──────── DATA ROWS

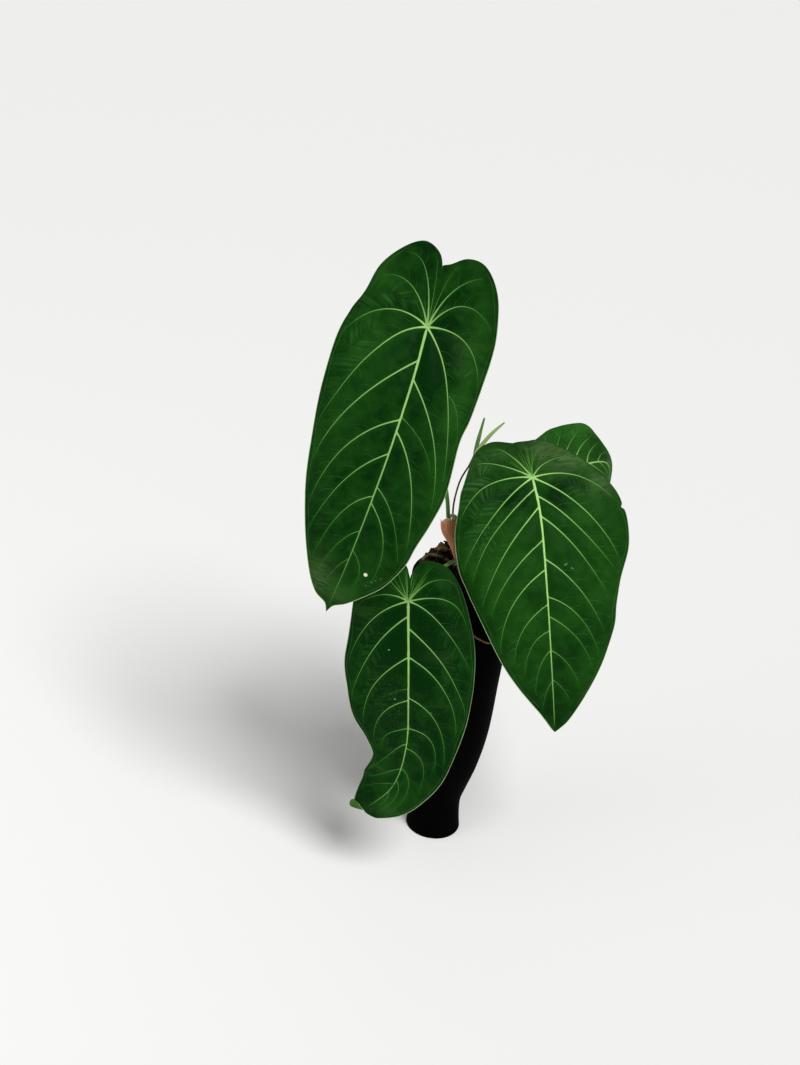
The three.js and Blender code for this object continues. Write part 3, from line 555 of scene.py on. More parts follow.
class Relief:
    """The low relief of half a blade, worked out on a grid and read smoothly between its points.
    Each point holds the height in millimetres, how near it is to a vein, from 0 to 1, and where it
    lies in the ribs that leave the vein: the place along it and the share of the way across."""
    STEP = 2  # between the grid's points
    INWARD = 16  # how far the grid runs past the midrib
    REACH = 120  # how far it runs outward from there
    SAMPLES = 14  # points of veins looked at for the two nearest veins
    TRUE_RUN = 4  # how far along a vein its nearest point may be and still give the true distance
    NO_NEIGHBOUR = 20  # distance of the next vein where none is near
    VEIN_FOOT = 1.1  # half-width of the flat line along a vein, where the swelling starts
    FULL_GAP = 26  # between two veins whose swelling has its full height
    EDGE_RUN = 12  # over which the relief fades out at the margin
    RIB_SPACING = 7.5
    RIB_SLANT = 0.7
    GLOW_REACH = 2.6

    def __init__(self, blade, side):
        self.sign = 1 if side else -1
        self.settings = blade.settings
        self.seed = blade.leaf["half_width"] + 7 * side
        self.samples = []
        self.add_line([Vector((0, y)) for y in range(0, int(blade.length), 4)], -1)
        for index, vein in enumerate(blade.veins[side]):
            steps = int(vein.reach / 4) + 2
            self.add_line([vein.at(step / steps) for step in range(steps + 1)], index)
        self.lines = self.tree([sample[0] for sample in self.samples])
        margin = blade.margins[side]
        count = int(margin.length / 3)
        self.margin = self.tree([margin.at(margin.length * i / count) for i in range(count + 1)])
        self.margin_spacing = margin.length / count
        self.first = blade.first
        rows = math.ceil((blade.length + 14 - self.first) / self.STEP)
        columns = self.REACH // self.STEP
        self.rows = [[self.value((i * self.STEP - self.INWARD) * self.sign, j * self.STEP + self.first)
                      for i in range(columns + 1)] for j in range(rows + 1)]

    @staticmethod
    def tree(points):
        made = kdtree.KDTree(len(points))
        for i, point in enumerate(points):
            made.insert((point.x, point.y, 0), i)
        made.balance()
        return made

    def add_line(self, points, index):
        distance = 0.0
        for i, point in enumerate(points):
            ahead = points[min(i + 1, len(points) - 1)]
            behind = points[max(i - 1, 0)]
            self.samples.append((point, (ahead - behind).normalized(), index, distance))
            distance += (ahead - point).length

    def nearest(self, x, y):
        """Distances to the two nearest veins, and the distance along the nearer one."""
        here = Vector((x, y))
        found = {}
        for _, i, gap in self.lines.find_n((x, y, 0), self.SAMPLES):
            point, heading, index, distance = self.samples[i]
            if index in found:
                continue
            offset = here - point
            past = offset.dot(heading)
            if abs(past) < self.TRUE_RUN:
                gap = (offset - heading * past).length
            found[index] = (gap, distance + past)
            if len(found) == 2:
                break
        (near, distance), *others = found.values()
        far = max(others[0][0], near) if others else near + self.NO_NEIGHBOUR
        return near, far, distance

    def value(self, x, y):
        near, far, distance = self.nearest(x, y)
        gap = near + far
        share = 2 * max(near - self.VEIN_FOOT, 0) / max(gap - 2 * self.VEIN_FOOT, 1)
        inside = smooth(self.margin.find((x, y, 0))[2] / self.EDGE_RUN)
        high = self.settings.quilt_height / MM * min(gap / self.FULL_GAP, 1)
        pillow = high * (1 - (1 - share) ** 2)
        spot = Vector((x * 0.08, y * 0.08, self.seed))
        fine = noise.noise(spot) + 0.6 * noise.noise(spot * 2.7)
        shaken = distance + 2.5 * noise.noise(spot * 1.6)
        crossing = math.sin(2 * math.pi * shaken / self.RIB_SPACING) * 4 * share * (1 - share)
        zone = 0.5 + 0.5 * noise.noise(spot * 0.6)
        pucker = self.settings.pucker / MM * (fine + crossing * zone) * min(share * 2, 1)
        glow = min(math.exp(-(near / self.GLOW_REACH) ** 2), 1)
        return (pillow + pucker) * inside, glow, distance - self.RIB_SLANT * near, share

    def at(self, x, y, parts=(0,)):
        across = min(max((x * self.sign + self.INWARD) / self.STEP, 0), len(self.rows[0]) - 1.001)
        along = min(max((y - self.first) / self.STEP, 0), len(self.rows) - 1.001)
        i, j = int(across), int(along)
        u, v = across - i, along - j
        low, high = self.rows[j], self.rows[j + 1]
        weights = ((1 - u) * (1 - v), u * (1 - v), (1 - u) * v, u * v)
        corners = (low[i], low[i + 1], high[i], high[i + 1])
        return [sum(w * corner[part] for w, corner in zip(weights, corners)) for part in parts]


def add_grid(bm, columns, rows, place):
    """Adds a grid of faces and moves each corner to place(u, v), with u and v from 0 to 1."""
    made = bmesh.ops.create_grid(bm, x_segments=columns, y_segments=rows, size=0.5)["verts"]
    shares = [(vert, vert.co.x + 0.5, vert.co.y + 0.5) for vert in made]
    for vert, u, v in shares:
        vert.co = place(vert, u, v)
    return made


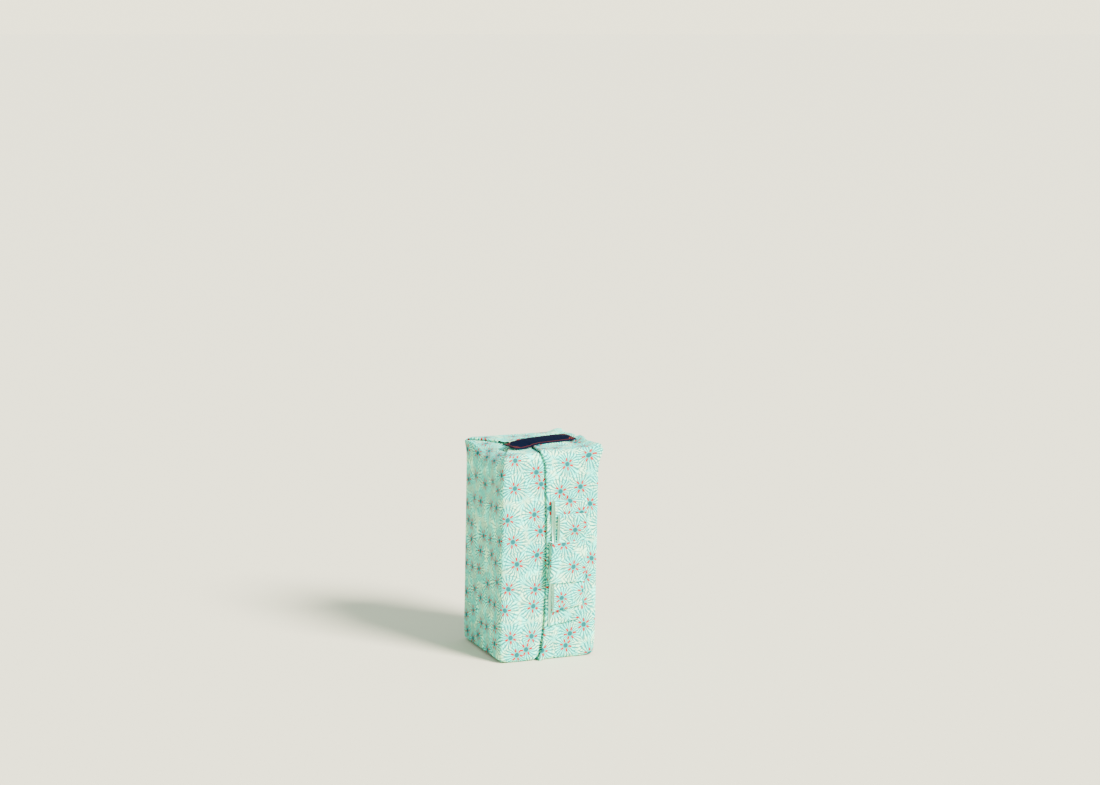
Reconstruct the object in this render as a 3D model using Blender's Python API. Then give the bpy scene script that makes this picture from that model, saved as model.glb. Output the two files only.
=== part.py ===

────────────────

**STATED PROBLEM**
Print every line of the records exactly. Omit nothing.

**TASK RESULT**
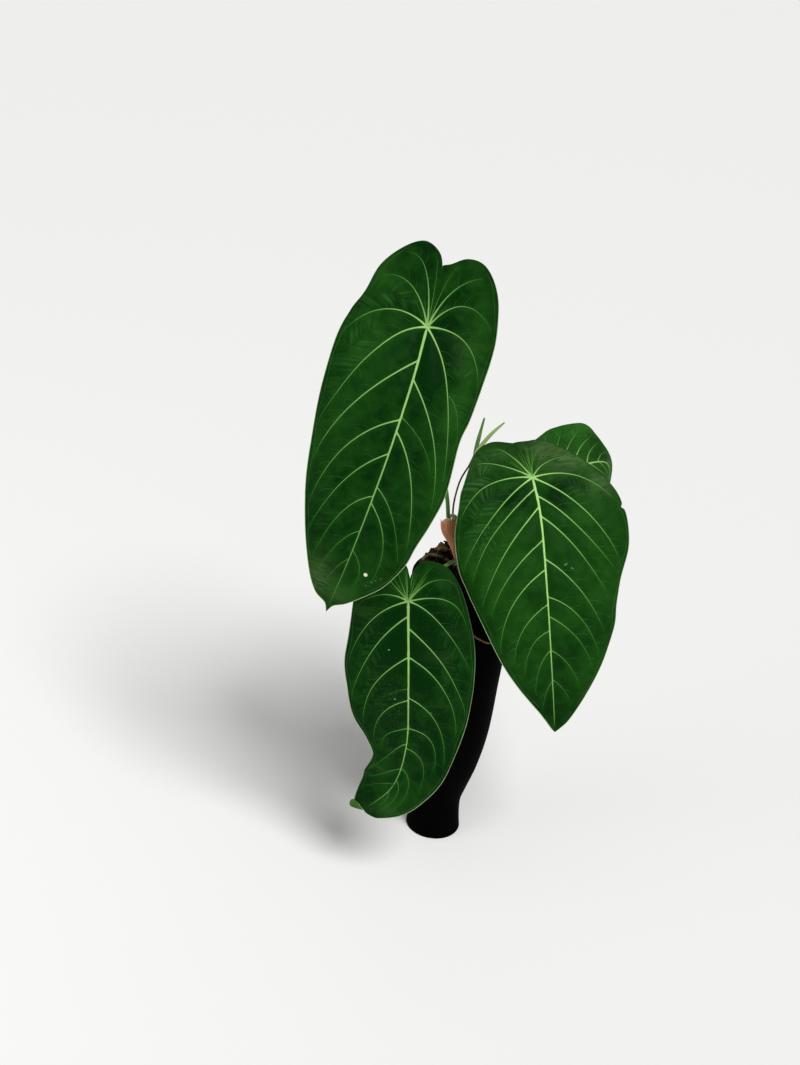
The three.js and Blender code for this object continues. Write part 3, from line 555 of scene.py on. More parts follow.
class Relief:
    """The low relief of half a blade, worked out on a grid and read smoothly between its points.
    Each point holds the height in millimetres, how near it is to a vein, from 0 to 1, and where it
    lies in the ribs that leave the vein: the place along it and the share of the way across."""
    STEP = 2  # between the grid's points
    INWARD = 16  # how far the grid runs past the midrib
    REACH = 120  # how far it runs outward from there
    SAMPLES = 14  # points of veins looked at for the two nearest veins
    TRUE_RUN = 4  # how far along a vein its nearest point may be and still give the true distance
    NO_NEIGHBOUR = 20  # distance of the next vein where none is near
    VEIN_FOOT = 1.1  # half-width of the flat line along a vein, where the swelling starts
    FULL_GAP = 26  # between two veins whose swelling has its full height
    EDGE_RUN = 12  # over which the relief fades out at the margin
    RIB_SPACING = 7.5
    RIB_SLANT = 0.7
    GLOW_REACH = 2.6

    def __init__(self, blade, side):
        self.sign = 1 if side else -1
        self.settings = blade.settings
        self.seed = blade.leaf["half_width"] + 7 * side
        self.samples = []
        self.add_line([Vector((0, y)) for y in range(0, int(blade.length), 4)], -1)
        for index, vein in enumerate(blade.veins[side]):
            steps = int(vein.reach / 4) + 2
            self.add_line([vein.at(step / steps) for step in range(steps + 1)], index)
        self.lines = self.tree([sample[0] for sample in self.samples])
        margin = blade.margins[side]
        count = int(margin.length / 3)
        self.margin = self.tree([margin.at(margin.length * i / count) for i in range(count + 1)])
        self.margin_spacing = margin.length / count
        self.first = blade.first
        rows = math.ceil((blade.length + 14 - self.first) / self.STEP)
        columns = self.REACH // self.STEP
        self.rows = [[self.value((i * self.STEP - self.INWARD) * self.sign, j * self.STEP + self.first)
                      for i in range(columns + 1)] for j in range(rows + 1)]

    @staticmethod
    def tree(points):
        made = kdtree.KDTree(len(points))
        for i, point in enumerate(points):
            made.insert((point.x, point.y, 0), i)
        made.balance()
        return made

    def add_line(self, points, index):
        distance = 0.0
        for i, point in enumerate(points):
            ahead = points[min(i + 1, len(points) - 1)]
            behind = points[max(i - 1, 0)]
            self.samples.append((point, (ahead - behind).normalized(), index, distance))
            distance += (ahead - point).length

    def nearest(self, x, y):
        """Distances to the two nearest veins, and the distance along the nearer one."""
        here = Vector((x, y))
        found = {}
        for _, i, gap in self.lines.find_n((x, y, 0), self.SAMPLES):
            point, heading, index, distance = self.samples[i]
            if index in found:
                continue
            offset = here - point
            past = offset.dot(heading)
            if abs(past) < self.TRUE_RUN:
                gap = (offset - heading * past).length
            found[index] = (gap, distance + past)
            if len(found) == 2:
                break
        (near, distance), *others = found.values()
        far = max(others[0][0], near) if others else near + self.NO_NEIGHBOUR
        return near, far, distance

    def value(self, x, y):
        near, far, distance = self.nearest(x, y)
        gap = near + far
        share = 2 * max(near - self.VEIN_FOOT, 0) / max(gap - 2 * self.VEIN_FOOT, 1)
        inside = smooth(self.margin.find((x, y, 0))[2] / self.EDGE_RUN)
        high = self.settings.quilt_height / MM * min(gap / self.FULL_GAP, 1)
        pillow = high * (1 - (1 - share) ** 2)
        spot = Vector((x * 0.08, y * 0.08, self.seed))
        fine = noise.noise(spot) + 0.6 * noise.noise(spot * 2.7)
        shaken = distance + 2.5 * noise.noise(spot * 1.6)
        crossing = math.sin(2 * math.pi * shaken / self.RIB_SPACING) * 4 * share * (1 - share)
        zone = 0.5 + 0.5 * noise.noise(spot * 0.6)
        pucker = self.settings.pucker / MM * (fine + crossing * zone) * min(share * 2, 1)
        glow = min(math.exp(-(near / self.GLOW_REACH) ** 2), 1)
        return (pillow + pucker) * inside, glow, distance - self.RIB_SLANT * near, share

    def at(self, x, y, parts=(0,)):
        across = min(max((x * self.sign + self.INWARD) / self.STEP, 0), len(self.rows[0]) - 1.001)
        along = min(max((y - self.first) / self.STEP, 0), len(self.rows) - 1.001)
        i, j = int(across), int(along)
        u, v = across - i, along - j
        low, high = self.rows[j], self.rows[j + 1]
        weights = ((1 - u) * (1 - v), u * (1 - v), (1 - u) * v, u * v)
        corners = (low[i], low[i + 1], high[i], high[i + 1])
        return [sum(w * corner[part] for w, corner in zip(weights, corners)) for part in parts]


def add_grid(bm, columns, rows, place):
    """Adds a grid of faces and moves each corner to place(u, v), with u and v from 0 to 1."""
    made = bmesh.ops.create_grid(bm, x_segments=columns, y_segments=rows, size=0.5)["verts"]
    shares = [(vert, vert.co.x + 0.5, vert.co.y + 0.5) for vert in made]
    for vert, u, v in shares:
        vert.co = place(vert, u, v)
    return made


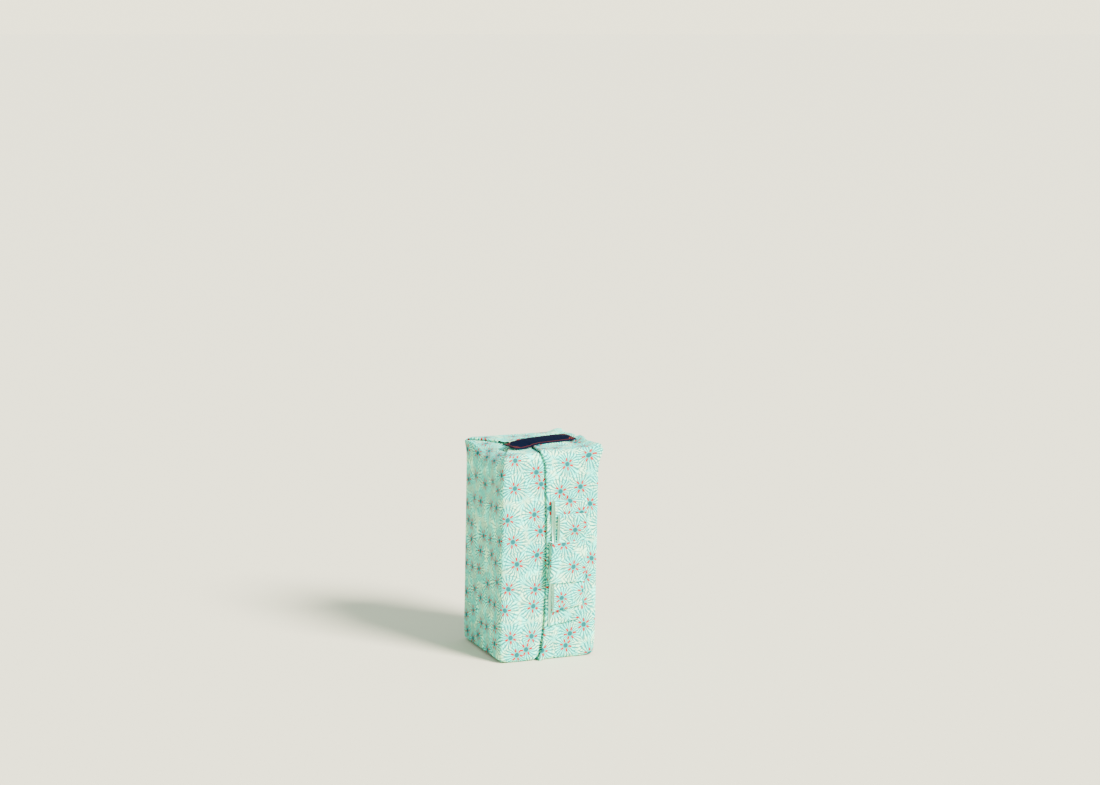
Reconstruct the object in this render as a 3D model using Blender's Python API. Then give the bpy scene script that makes this picture from that model, saved as model.glb. Output the two files only.
=== part.py ===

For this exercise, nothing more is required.